Morning coffee and breakfast in a little cafe in Isabel, the little town on the northern coastline.  All of the eating establishments had more outdoor seating than indoor.


Wouldn't you love to live on this street?!  Leading right down to the waterfront.  The streets were narrow, actually, all the roads were narrow, too!  We had a rented jeep, and I'm glad I didn't have the job of driving.  Most of the roads were somewhat paved, but full of potholes, speed bumps, and only about 1 1/2 lanes wide by our standards!  Some areas were not paved, and full of dips and bumps and puddles.  It was quite exciting!  Sometimes it was so bumpy that all we could do was laugh as we hung on for dear life!


And for the real reason for our trip--the wedding!
Here are proud parents, Dave and Ruth, (Bob's brother) and their wonderful daughter, Jessica Joy.
What a perfect name, it completely fits this young woman.


She married Josh right there on the sand.  We had never been to a beachfront wedding before, and we didn't know quite what to expect!  There were about 20 of us in all, with people from both families and a few friends that all made the trip.

Dave and Ruth have 3 daughters, definitely of Scandinavian descent!  Together with their spouses (or soon to be spouses for Kirstin and Jimmy!) they make a fine family.

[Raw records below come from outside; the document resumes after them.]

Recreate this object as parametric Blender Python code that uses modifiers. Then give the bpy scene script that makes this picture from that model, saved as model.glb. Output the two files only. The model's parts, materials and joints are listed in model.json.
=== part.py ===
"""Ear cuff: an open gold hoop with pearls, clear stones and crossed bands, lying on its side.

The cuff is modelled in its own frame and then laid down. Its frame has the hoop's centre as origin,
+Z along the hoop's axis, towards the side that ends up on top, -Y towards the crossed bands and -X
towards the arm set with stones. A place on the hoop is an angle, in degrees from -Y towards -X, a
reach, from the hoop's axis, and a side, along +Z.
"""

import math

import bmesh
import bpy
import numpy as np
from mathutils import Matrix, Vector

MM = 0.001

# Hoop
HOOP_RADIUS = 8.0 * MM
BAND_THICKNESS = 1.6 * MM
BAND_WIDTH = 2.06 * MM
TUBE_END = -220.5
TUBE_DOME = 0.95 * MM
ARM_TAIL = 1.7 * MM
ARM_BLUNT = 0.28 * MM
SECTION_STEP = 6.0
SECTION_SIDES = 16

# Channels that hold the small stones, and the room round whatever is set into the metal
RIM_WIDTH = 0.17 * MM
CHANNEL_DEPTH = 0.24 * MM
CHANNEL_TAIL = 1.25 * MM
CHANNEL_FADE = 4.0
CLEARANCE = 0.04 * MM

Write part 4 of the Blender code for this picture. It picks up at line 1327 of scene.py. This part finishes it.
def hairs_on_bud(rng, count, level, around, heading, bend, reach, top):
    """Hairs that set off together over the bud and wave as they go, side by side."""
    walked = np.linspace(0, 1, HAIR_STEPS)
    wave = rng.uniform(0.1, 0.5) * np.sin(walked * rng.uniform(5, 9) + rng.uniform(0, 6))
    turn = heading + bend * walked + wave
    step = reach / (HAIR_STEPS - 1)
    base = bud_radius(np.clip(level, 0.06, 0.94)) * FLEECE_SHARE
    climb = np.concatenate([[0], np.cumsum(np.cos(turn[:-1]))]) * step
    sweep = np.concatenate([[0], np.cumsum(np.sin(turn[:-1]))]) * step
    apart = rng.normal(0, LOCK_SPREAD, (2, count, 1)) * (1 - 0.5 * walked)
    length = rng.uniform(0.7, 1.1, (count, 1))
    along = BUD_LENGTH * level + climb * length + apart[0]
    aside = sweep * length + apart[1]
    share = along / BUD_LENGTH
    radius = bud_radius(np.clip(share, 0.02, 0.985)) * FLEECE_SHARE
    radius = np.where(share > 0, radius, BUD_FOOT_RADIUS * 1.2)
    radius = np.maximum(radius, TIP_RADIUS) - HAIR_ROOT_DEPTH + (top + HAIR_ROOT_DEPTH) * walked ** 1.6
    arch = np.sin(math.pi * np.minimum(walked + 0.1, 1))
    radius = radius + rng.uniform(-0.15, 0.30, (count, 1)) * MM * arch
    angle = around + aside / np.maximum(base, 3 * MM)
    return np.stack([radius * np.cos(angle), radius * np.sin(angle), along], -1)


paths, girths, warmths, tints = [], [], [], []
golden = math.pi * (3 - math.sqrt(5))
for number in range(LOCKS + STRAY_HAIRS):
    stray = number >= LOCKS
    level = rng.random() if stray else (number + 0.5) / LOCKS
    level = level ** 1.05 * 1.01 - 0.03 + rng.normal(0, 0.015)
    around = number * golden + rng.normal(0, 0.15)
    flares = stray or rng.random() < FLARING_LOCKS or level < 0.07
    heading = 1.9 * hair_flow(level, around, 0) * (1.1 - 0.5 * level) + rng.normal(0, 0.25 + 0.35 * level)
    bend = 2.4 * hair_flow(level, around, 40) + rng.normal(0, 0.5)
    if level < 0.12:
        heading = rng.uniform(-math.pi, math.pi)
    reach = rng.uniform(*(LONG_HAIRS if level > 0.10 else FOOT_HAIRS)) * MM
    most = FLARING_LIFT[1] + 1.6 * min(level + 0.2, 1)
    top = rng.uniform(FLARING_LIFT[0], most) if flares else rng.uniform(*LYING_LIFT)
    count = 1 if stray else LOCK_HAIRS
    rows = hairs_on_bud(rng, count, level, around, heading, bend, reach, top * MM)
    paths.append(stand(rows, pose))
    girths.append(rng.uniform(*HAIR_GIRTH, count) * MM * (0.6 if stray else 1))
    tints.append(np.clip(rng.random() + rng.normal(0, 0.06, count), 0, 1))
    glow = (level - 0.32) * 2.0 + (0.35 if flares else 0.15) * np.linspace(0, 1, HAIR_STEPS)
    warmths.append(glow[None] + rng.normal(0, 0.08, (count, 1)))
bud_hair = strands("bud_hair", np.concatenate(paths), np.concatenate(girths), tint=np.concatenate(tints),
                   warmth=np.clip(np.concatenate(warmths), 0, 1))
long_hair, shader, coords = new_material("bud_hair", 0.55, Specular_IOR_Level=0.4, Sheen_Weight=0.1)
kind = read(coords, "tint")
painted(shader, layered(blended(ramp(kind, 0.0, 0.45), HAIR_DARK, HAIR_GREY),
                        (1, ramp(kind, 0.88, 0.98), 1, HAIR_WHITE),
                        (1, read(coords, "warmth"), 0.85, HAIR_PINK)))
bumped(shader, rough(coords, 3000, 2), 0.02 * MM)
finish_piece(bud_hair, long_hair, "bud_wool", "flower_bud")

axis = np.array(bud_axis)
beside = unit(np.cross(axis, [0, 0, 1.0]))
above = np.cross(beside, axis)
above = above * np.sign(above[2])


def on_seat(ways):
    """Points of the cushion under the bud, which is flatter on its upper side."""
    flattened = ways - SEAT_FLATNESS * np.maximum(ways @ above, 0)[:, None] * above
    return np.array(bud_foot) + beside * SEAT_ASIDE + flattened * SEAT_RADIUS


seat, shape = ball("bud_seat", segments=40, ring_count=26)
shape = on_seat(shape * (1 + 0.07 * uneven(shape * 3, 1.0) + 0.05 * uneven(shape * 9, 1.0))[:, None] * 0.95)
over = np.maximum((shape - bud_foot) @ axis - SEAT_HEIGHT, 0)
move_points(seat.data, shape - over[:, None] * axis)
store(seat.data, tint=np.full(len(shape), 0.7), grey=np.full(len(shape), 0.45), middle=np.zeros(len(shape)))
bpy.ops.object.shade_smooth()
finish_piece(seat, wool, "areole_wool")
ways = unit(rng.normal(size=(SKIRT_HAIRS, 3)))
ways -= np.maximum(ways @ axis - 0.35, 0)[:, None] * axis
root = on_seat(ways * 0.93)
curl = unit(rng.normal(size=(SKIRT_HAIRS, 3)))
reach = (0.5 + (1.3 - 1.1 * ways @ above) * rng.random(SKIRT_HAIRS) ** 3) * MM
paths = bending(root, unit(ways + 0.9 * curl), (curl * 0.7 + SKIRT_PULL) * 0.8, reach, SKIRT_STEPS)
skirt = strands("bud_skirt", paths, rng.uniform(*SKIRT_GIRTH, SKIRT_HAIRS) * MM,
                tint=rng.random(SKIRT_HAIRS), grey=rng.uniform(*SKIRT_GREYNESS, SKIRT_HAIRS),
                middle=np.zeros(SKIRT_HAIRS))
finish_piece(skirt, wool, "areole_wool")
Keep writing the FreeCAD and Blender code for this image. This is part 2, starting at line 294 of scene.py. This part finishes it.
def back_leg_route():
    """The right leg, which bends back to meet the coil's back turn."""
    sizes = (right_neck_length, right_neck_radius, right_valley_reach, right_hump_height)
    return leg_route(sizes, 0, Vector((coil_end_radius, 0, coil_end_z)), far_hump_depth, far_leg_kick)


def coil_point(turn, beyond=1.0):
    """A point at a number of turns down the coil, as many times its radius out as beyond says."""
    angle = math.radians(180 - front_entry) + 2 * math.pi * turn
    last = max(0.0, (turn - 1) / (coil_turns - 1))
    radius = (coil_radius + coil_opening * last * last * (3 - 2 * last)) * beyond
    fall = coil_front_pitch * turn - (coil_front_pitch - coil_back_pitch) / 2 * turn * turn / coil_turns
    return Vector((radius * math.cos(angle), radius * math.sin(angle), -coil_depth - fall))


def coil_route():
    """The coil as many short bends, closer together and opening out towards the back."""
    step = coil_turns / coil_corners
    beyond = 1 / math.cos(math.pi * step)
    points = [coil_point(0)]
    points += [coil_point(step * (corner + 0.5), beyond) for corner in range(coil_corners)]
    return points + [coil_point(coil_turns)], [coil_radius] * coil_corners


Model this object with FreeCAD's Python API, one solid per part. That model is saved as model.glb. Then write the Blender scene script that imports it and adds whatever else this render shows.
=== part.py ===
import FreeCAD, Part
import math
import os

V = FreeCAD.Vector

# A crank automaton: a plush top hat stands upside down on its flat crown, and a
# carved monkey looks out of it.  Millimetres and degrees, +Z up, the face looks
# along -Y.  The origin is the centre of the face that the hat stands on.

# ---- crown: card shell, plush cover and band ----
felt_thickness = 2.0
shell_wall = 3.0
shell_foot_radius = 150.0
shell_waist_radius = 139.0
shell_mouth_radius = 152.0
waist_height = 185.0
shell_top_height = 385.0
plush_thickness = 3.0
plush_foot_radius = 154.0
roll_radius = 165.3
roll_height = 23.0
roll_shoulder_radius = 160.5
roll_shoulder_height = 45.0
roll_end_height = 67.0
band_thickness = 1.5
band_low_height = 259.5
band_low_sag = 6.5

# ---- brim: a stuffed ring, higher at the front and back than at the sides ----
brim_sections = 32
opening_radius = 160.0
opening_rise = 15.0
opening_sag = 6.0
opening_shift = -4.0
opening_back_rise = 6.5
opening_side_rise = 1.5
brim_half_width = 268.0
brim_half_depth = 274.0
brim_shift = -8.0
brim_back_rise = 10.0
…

Eventually, we all had to make our separate ways back home, to the real world again.  Lucky for us, we had 3 more days of fun with our visitors from Charlotte--

Ben, Brita, Ian and Jack stayed with us so we got caught up on the accomplishments and antics of these little grandsons.  Ian just turned 3, and is quite the little jabberbox.  When it's storytime, he is an active participant in the telling.  He slept on a regular mattress on the floor for the first time at our house.  Jack turns 1 in a few weeks, and is really a mover!  He has a "running crawl" that gets him wherever he wants to go, and wherever we don't want him to go!  He gets himself standing up whenever he has something to hang onto.  Brita and Ben let us have some quality time with the boys, while they slipped away for some fun for themselves!  Now we are looking at a trip to Charlotte in April, to visit them in the new house they are moving into!